Today, the Center operates on an annual budget approaching $200 million, a significant increase from its original funding in 1970 of just $17 million. Further, the Volpe Center has more than 550 full-time employees and 1,000 private-sector contractors who work on more than 300 major client projects. Clearly, given its funding approach, such an organization would not be possible without widespread customer support.

An Entrepreneurial Model
The funding model under which the Volpe Center operates has contributed immensely to its entrepreneurial approach to problem solving. Because the Center relies on funds it receives for client work, it must be responsive to the demands of its marketplace just like any private company.

Accordingly, in 1995 the Center launched its Customer Satisfaction Monitoring Initiative to gauge its customers' perceptions of the level of services they receive. The Volpe Center conducted more than 200 peer interviews with all active clients from DOT and other federal agencies.

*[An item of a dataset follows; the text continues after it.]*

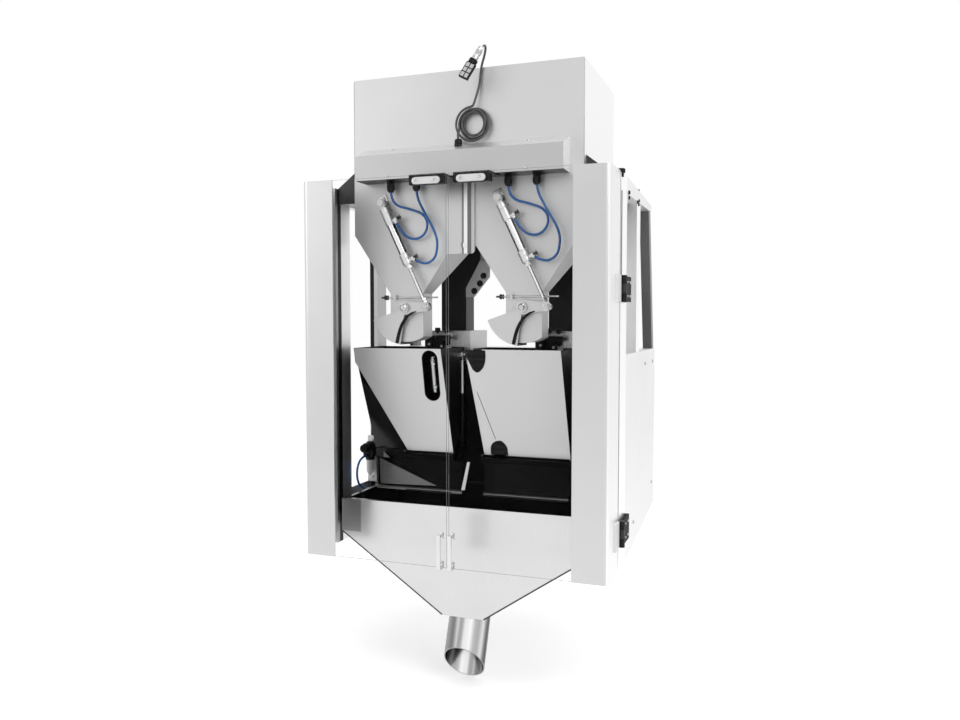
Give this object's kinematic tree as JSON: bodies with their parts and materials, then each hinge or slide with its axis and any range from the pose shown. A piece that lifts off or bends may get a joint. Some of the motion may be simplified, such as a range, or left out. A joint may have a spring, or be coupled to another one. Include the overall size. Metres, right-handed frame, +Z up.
{
  "type": "linear weigher",
  "caption": "Stainless linear weigher with feed hoppers, swing gates, weigh buckets, collecting funnel and spout behind clear hinged doors.",
  "frame": {"origin": "underside of the rear base beam, midway between the sides", "axes": "+Z up, -Y towards the doors at the front, +X to the right seen from the front"},
  "size_m": [0.78, 0.666, 1.5149],
  "materials": {
    "stainless": "satin brushed",
    "polished": "polished",
    "black_plastic": "matte",
    "dark_housing": "satin",
    "blue_hose": "gloss",
    "black_cable": "matte",
    "connector": "satin",
    "cylinder": "satin",
    "clear_sheet": "clear acrylic"
  },
  "bodies": {
    "frame": {"rear_cabinet": "stainless", "base_frame": "stainless", "frame_posts": "stainless", "top_rails": "stainless", "box_supports": "stainless", "supply_box": "stainless", "cover_strip": "stainless", "valve_box": "stainless", "glands": "black_plastic", "door_catches": "black_plastic", "head_fittings": "polished", "load_cells": "dark_housing", "bucket_carriers": "stainless", "bucket_brackets": "polished", "collecting_funnel": "stainless", "spout": "polished", "door_hinges": "black_plastic", "air_regulator": "black_plastic", "regulator_hose": "blue_hose", "signal_lead": "black_cable", "signal_coil": "black_cable", "signal_tail": "black_cable", "signal_connector": "connector", "left_side_panel": "stainless", "left_feed_hopper": "stainless", "left_weigh_bucket": "stainless", "right_side_panel": "stainless", "right_feed_hopper": "stainless", "right_weigh_bucket": "stainless"},
    "left_gate": {"left_sector_gate": "stainless"},
    "left_gate_barrel": {"left_gate_cylinder": "cylinder", "left_upper_hose": "blue_hose", "left_lower_hose": "blue_hose"},
    "left_gate_piston": {"left_gate_rod": "polished"},
    "left_discharge": {"left_discharge_door": "stainless"},
    "left_bucket_barrel": {"left_bucket_cylinder": "cylinder"},
    "left_bucket_piston": {"left_bucket_rod": "polished"},
    "left_door": {"left_door_stile": "stainless", "left_door_pane": "clear_sheet", "left_door_pull": "polished", "left_hinge_leaves": "black_plastic"},
    "right_gate": {"right_sector_gate": "stainless"},
    "right_gate_barrel": {"right_gate_cylinder": "cylinder", "right_upper_hose": "blue_hose", "right_lower_hose": "blue_hose"},
    "right_gate_piston": {"right_gate_rod": "polished"},
    "right_discharge": {"right_discharge_door": "stainless"},
    "right_bucket_barrel": {"right_bucket_cylinder": "cylinder"},
    "right_bucket_piston": {"right_bucket_rod": "polished"},
    "right_door": {"right_door_stile": "stainless", "right_door_pane": "clear_sheet", "right_door_pull": "polished", "right_hinge_leaves": "black_plastic"}
  },
  "joints": [
    {"name": "left_gate_hinge", "type": "hinge", "parent": "frame", "child": "left_gate", "pos_m": [-0.15, -0.4625, 0.545], "axis": [0, -1, 0], "range_deg": [0, 39.5]},
    {"name": "left_gate_barrel_swing", "type": "hinge", "parent": "frame", "child": "left_gate_barrel", "pos_m": [-0.207, -0.51, 0.799], "axis": [0, -1, 0], "range_deg": [-0.5, 2]},
    {"name": "left_gate_rod_slide", "type": "slide", "parent": "left_gate_barrel", "child": "left_gate_piston", "axis": [-0.427, 0, 0.9042], "range_m": [-0.001, 0.043]},
    {"name": "left_discharge_hinge", "type": "hinge", "parent": "frame", "child": "left_discharge", "pos_m": [-0.1125, -0.4425, 0.172], "axis": [-1, 0, 0], "range_deg": [0, 35]},
    {"name": "left_bucket_barrel_swing", "type": "hinge", "parent": "frame", "child": "left_bucket_barrel", "pos_m": [-0.035, -0.4065, 0.428], "axis": [1, 0, 0], "range_deg": [-0.5, 4.5]},
    {"name": "left_bucket_rod_slide", "type": "slide", "parent": "left_bucket_barrel", "child": "left_bucket_piston", "axis": [0, 0, -1], "range_m": [-0.001, 0.029]},
    {"name": "left_door_hinge", "type": "hinge", "parent": "frame", "child": "left_door", "pos_m": [-0.383, -0.488, 0.4], "axis": [0, 0, -1], "range_deg": [0, 110]},
    {"name": "right_gate_hinge", "type": "hinge", "parent": "frame", "child": "right_gate", "pos_m": [0.15, -0.4625, 0.545], "axis": [0, -1, 0], "range_deg": [0, 39.5]},
    {"name": "right_gate_barrel_swing", "type": "hinge", "parent": "frame", "child": "right_gate_barrel", "pos_m": [0.093, -0.51, 0.799], "axis": [0, -1, 0], "range_deg": [-0.5, 2]},
    {"name": "right_gate_rod_slide", "type": "slide", "parent": "right_gate_barrel", "child": "right_gate_piston", "axis": [-0.427, 0, 0.9042], "range_m": [-0.001, 0.043]},
    {"name": "right_discharge_hinge", "type": "hinge", "parent": "frame", "child": "right_discharge", "pos_m": [0.1415, -0.4425, 0.172], "axis": [-1, 0, 0], "range_deg": [0, 35]},
    {"name": "right_bucket_barrel_swing", "type": "hinge", "parent": "frame", "child": "right_bucket_barrel", "pos_m": [0.265, -0.4065, 0.428], "axis": [1, 0, 0], "range_deg": [-0.5, 4.5]},
    {"name": "right_bucket_rod_slide", "type": "slide", "parent": "right_bucket_barrel", "child": "right_bucket_piston", "axis": [0, 0, -1], "range_m": [-0.001, 0.029]},
    {"name": "right_door_hinge", "type": "hinge", "parent": "frame", "child": "right_door", "pos_m": [0.383, -0.488, 0.4], "axis": [0, 0, 1], "range_deg": [0, 110]}
  ],
  "couplings": [
    {"joint": "left_gate_barrel_swing", "follows": "left_gate_hinge", "ratio": 0.0294},
    {"joint": "left_gate_rod_slide", "follows": "left_gate_hinge", "m_per_rad": 0.0606},
    {"joint": "left_bucket_barrel_swing", "follows": "left_discharge_hinge", "ratio": 0.105},
    {"joint": "left_bucket_rod_slide", "follows": "left_discharge_hinge", "m_per_rad": 0.0445},
    {"joint": "right_gate_barrel_swing", "follows": "right_gate_hinge", "ratio": 0.0294},
    {"joint": "right_gate_rod_slide", "follows": "right_gate_hinge", "m_per_rad": 0.0606},
    {"joint": "right_bucket_barrel_swing", "follows": "right_discharge_hinge", "ratio": 0.105},
    {"joint": "right_bucket_rod_slide", "follows": "right_discharge_hinge", "m_per_rad": 0.0445}
  ]
}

The first round of this initiative indicated broad satisfaction with the services received by Volpe Center clients. More than two-thirds of interview respondents declared a high degree of satisfaction with the services they received, and more than 25 percent of responding clients rated Volpe Center services at either a 9 or 10 on a scale of 1 to 10 (View Chart: More than two-thirds of all current clients rate work done by the Volpe Center in the 8-10 range (with 10 representing "extremely satisfied")).

In true entrepreneurial fashion, the Center focused on how services could be improved. In many instances, remedial action was taken locally by project staff; broader cross-cutting issues were addressed corporately. For example, to help customers better understand how to do business with the Volpe Center, they have published a "How to Start Work" brochure and have streamlined their work initiation process.

A second round of customer satisfaction monitoring is planned for 1997. The Center is committed to improving its working relationships and products. Current and future clients can be assured that the Volpe Center will continue to seek feedback and strive to achieve the highest levels of client satisfaction.

The Volpe Center's Role in our Changing World
Today, technology can be both a blessing and a curse in helping us to cope with the complexities of modern life. When properly applied, technology can provide us with new insights into issues and help us to be more responsive to our rapidly changing world.

The primary role of the Volpe Center has been and continues to be one of assisting the transportation community in the proper application of technology to meet today's transportation demands. Indeed, most of the projects you will read about in this and future issues of the Volpe Journal focus on the creative application of existing technologies to help solve the problems of our increasingly mobile society.

But perhaps even more important than providing technology-based solutions to these problems is the Volpe Center's role as an agent for change. "The role played by the Center has become one of problem definition and problem solving," says Dr. Richard R. John, Director of the Volpe Center. "The Center often acts as an agent of change, fostering innovation at all stages of an interactive process, then links the generation of advanced technology and practices with its final deployment and use."

Far more than a mere conduit for technology, the Volpe Center is playing an increasingly important role as a catalyst for change. Volpe Center staff members don't just work on projects. Their involvement helps to energize the process of problem solving within client organizations, often providing the tools necessary for clients to carry out their own innovation. As the federal government works to become more entrepreneurial, the Volpe Center brings its unique heritage and its own entrepreneurial vision to bear on how government will work in the twenty-first century.